• [What is needed] Identify the lines that contain the word "import" and copy each one.

• [Recorded information]
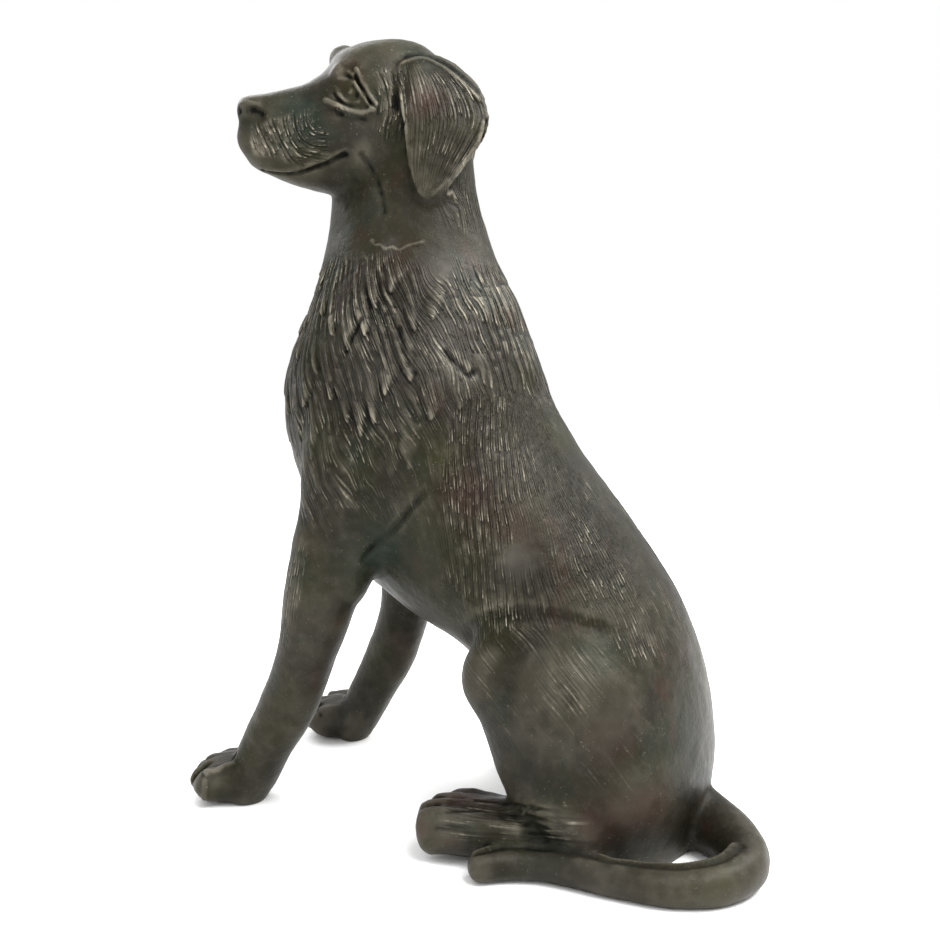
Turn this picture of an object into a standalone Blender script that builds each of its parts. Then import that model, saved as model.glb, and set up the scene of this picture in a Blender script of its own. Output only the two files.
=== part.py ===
"""Seated dog garden statue, cast in one piece and standing on its paws, rump and tail."""

import math

import bpy
import numpy as np
from mathutils import Matrix

# Driving sizes, in metres and degrees.
STATUE_HEIGHT = 0.75
HEAD_TURN = 37.0
HEAD_TILT = 13.0
SKIN_VOXEL = 0.0045
SKIN_RELAX_STEPS = 4
BLEND_STEPS = 30
TRIANGLE_BUDGET = 9600

# The figure is given in thousandths of its height: x to its left, y to its tail, z up.
SHARE = STATUE_HEIGHT / 1000
HEAD_PIVOT = (0, 185, 880)
LEFT_PAW_SLIDE = (-16, -8)
RIGHT_PAW_SLIDE = (14, -9)
PAW_TURN = 20.0
PAW_MIDDLE = (141, 10, 0)
SLIDE_TOP = 300
SLIDE_SPAN = 220
AROUND = 28
ROW_STEP = 9
CAP_ROWS = 4

# Sections along each form: centre x, y, z, half width, depth ahead (or under), depth behind (or above).
TRUNK = [
    (0, 506, 15, 138, 76, 96),
    (0, 496, 112, 164, 94, 117),
    (0, 455, 215, 162, 102, 134),
    (0, 388, 308, 149, 128, 141),
    (0, 306, 392, 151, 168, 154),
    (0, 232, 480, 159, 190, 173),
    (0, 194, 575, 151, 178, 175),
    (0, 186, 665, 127, 120, 160),
    (0, 190, 745, 90, 105, 122),
    (0, 194, 810, 69, 103, 98),
    (0, 196, 870, 60, 84, 90),
]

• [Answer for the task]
Turn this picture of an object into a standalone Blender script that builds each of its parts. Then import that model, saved as model.glb, and set up the scene of this picture in a Blender script of its own. Output only the two files.
import math
import bpy
import numpy as np
from mathutils import Matrix